A radiofrequency (RF) cavity is a metallic chamber that contains an electromagnetic field. Its primary purpose is to accelerate charged particles.
To prepare an RF cavity to accelerate particles, an RF power generator supplies an electromagnetic field. The RF cavity is molded to a specific size and shape so that electromagnetic waves become resonant and build up inside the cavity. Charged particles passing through the cavity feel the overall force and direction of the resulting electromagnetic field, which transfers energy to push them forwards along the accelerator.

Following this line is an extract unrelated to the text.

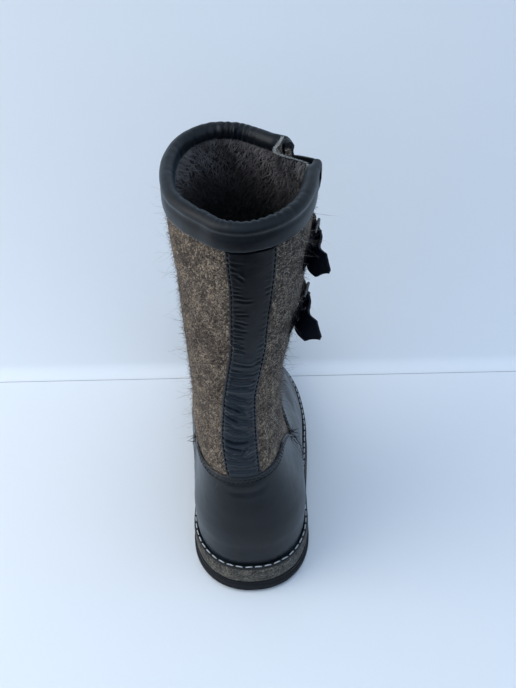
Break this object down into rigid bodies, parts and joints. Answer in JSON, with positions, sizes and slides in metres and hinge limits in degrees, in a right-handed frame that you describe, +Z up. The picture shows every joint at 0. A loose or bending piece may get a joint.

The field in an RF cavity is made to oscillate (switch direction) at a given frequency, so timing the arrival of particles is important. On the Large Hadron Collider (LHC), each RF cavity is tuned to oscillate at 400 MHz. The ideally timed proton, with exactly the right energy, will see zero accelerating voltage when the LHC is at full energy. Protons with slightly different energies arriving earlier or later will be accelerated or decelerated so that they stay close to the energy of the ideal particle. In this way, the particle beam is sorted into discrete packets called "bunches".
The LHC accelerates beams of protons and brings them into collision inside the four large detectors ALICE, ATLAS, CMS and LHCb. Particles are injected into the LHC at 450 GeV, and boosted to 4 TeV – nearly 10 times their injection energy. At these energies a proton completes roughly 11,000 laps of the 27-kilometre accelerator every second.
During the energy-boosting process the protons in the bunches shift collectively to see an overall acceleration on each passage through the cavities, picking up the energy needed to keep up with the increasing field in the LHC's powerful magnets. Top energy is reached in around 15 minutes, the bunches having passed the cavities around 1 million times.
The 16 RF cavities on the LHC are housed in four cylindrical refrigerators called cryomodules – two per beam – which keep the RF cavities working in a superconducting state, without losing energy to electrical resistance.
High-power klystrons (tubes containing electron beams) drive each RF cavity on the LHC. A high-power electron beam inside the klystron modulates at 400 MHz. Power is extracted through a rectangular pipe of conducting metal called a waveguide, which leads to the RF cavity. Each cavity can achieve a maximum voltage of 2 MV, making 16 MV per beam.